= Exercise =
Reproduce all of the material word for word.

* Start Supplied records *

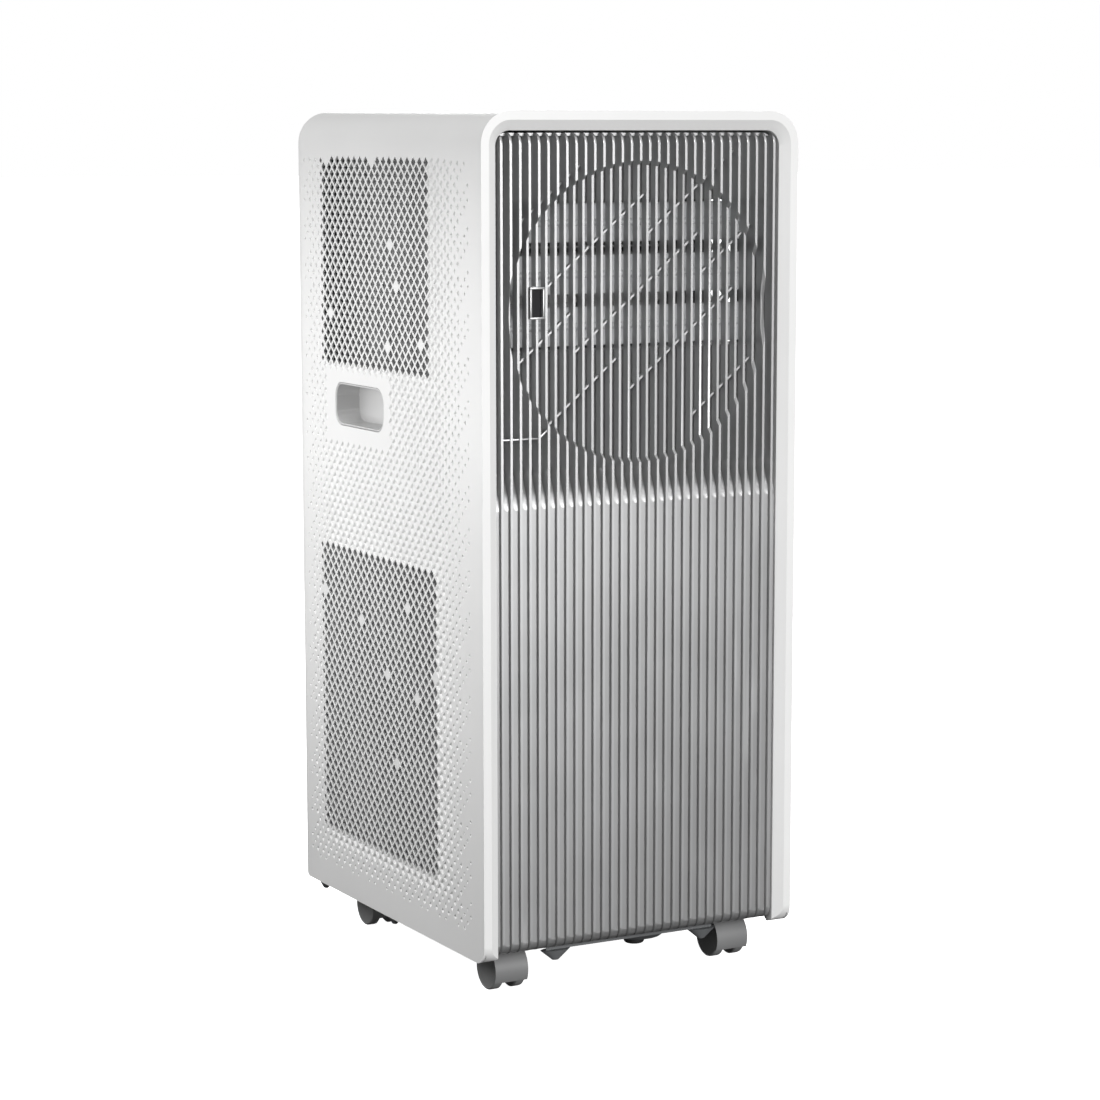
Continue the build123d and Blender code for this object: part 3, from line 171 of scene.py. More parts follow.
class NodeMaker:
    """A node tree with one method that makes every node."""

    def __init__(self, tree: bpy.types.NodeTree) -> None:
        """Keeps the tree.

        Args:
            tree: The tree that nodes are made in.
        """
        self.tree = tree

    def node(self, kind: str, settings: dict | None = None, inputs: dict | None = None) -> bpy.types.Node:
        """Makes a node, sets it up and connects it.

        Args:
            kind: The node's type.
            settings: Properties of the node, set first.
            inputs: For each input's name or number, a value, a Value or an output socket.

        Returns:
            The node.
        """
        made = self.tree.nodes.new(kind)
        for key, value in (settings or {}).items():
            setattr(made, key, value)
        for key, value in (inputs or {}).items():
            self.feed(made.inputs[key], value)
        return made

    def feed(self, target: bpy.types.NodeSocket, value: object) -> None:
        """Sets or links one input.

        Args:
            target: The input socket.
            value: A number, a colour, a Value or an output socket.
        """
        if isinstance(value, Value):
            value = value.socket
        if isinstance(value, bpy.types.NodeSocket):
            self.tree.links.new(value, target)
        else:
            target.default_value = value


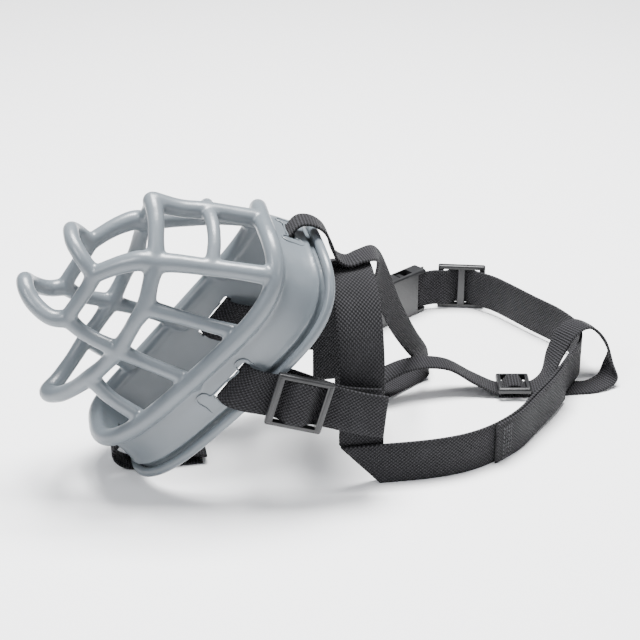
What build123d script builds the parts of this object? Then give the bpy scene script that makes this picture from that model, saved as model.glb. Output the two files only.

* End Supplied records *

= Exercise answer =
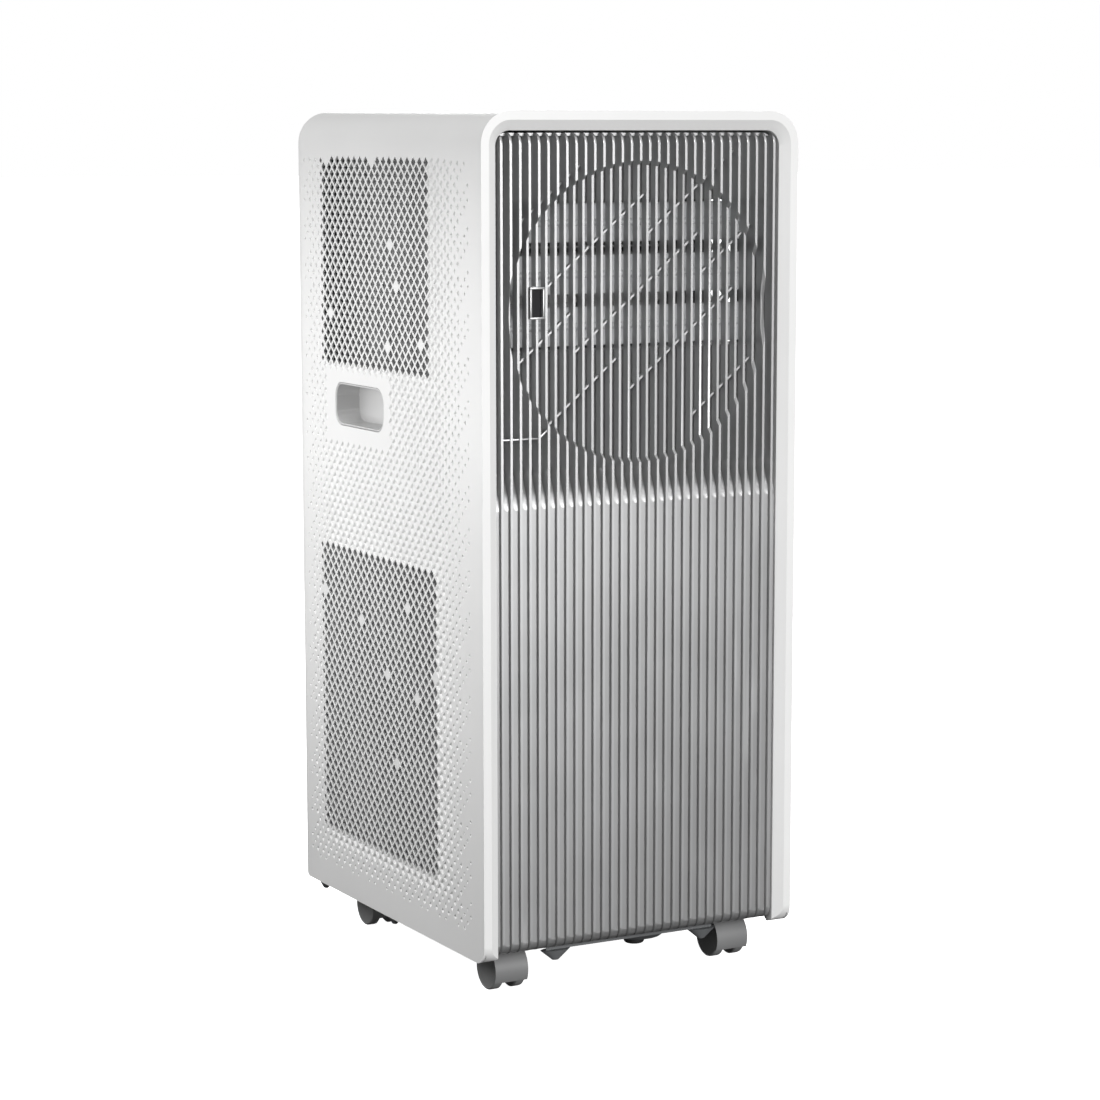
Continue the build123d and Blender code for this object: part 3, from line 171 of scene.py. More parts follow.
class NodeMaker:
    """A node tree with one method that makes every node."""

    def __init__(self, tree: bpy.types.NodeTree) -> None:
        """Keeps the tree.

        Args:
            tree: The tree that nodes are made in.
        """
        self.tree = tree

    def node(self, kind: str, settings: dict | None = None, inputs: dict | None = None) -> bpy.types.Node:
        """Makes a node, sets it up and connects it.

        Args:
            kind: The node's type.
            settings: Properties of the node, set first.
            inputs: For each input's name or number, a value, a Value or an output socket.

        Returns:
            The node.
        """
        made = self.tree.nodes.new(kind)
        for key, value in (settings or {}).items():
            setattr(made, key, value)
        for key, value in (inputs or {}).items():
            self.feed(made.inputs[key], value)
        return made

    def feed(self, target: bpy.types.NodeSocket, value: object) -> None:
        """Sets or links one input.

        Args:
            target: The input socket.
            value: A number, a colour, a Value or an output socket.
        """
        if isinstance(value, Value):
            value = value.socket
        if isinstance(value, bpy.types.NodeSocket):
            self.tree.links.new(value, target)
        else:
            target.default_value = value


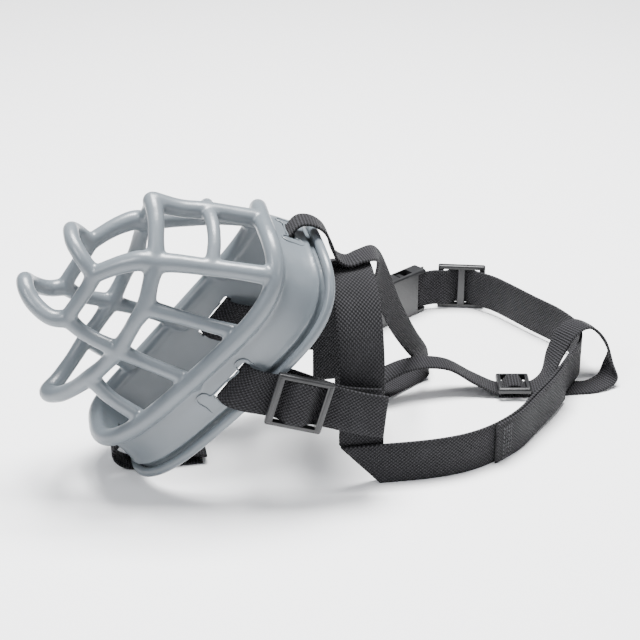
What build123d script builds the parts of this object? Then give the bpy scene script that makes this picture from that model, saved as model.glb. Output the two files only.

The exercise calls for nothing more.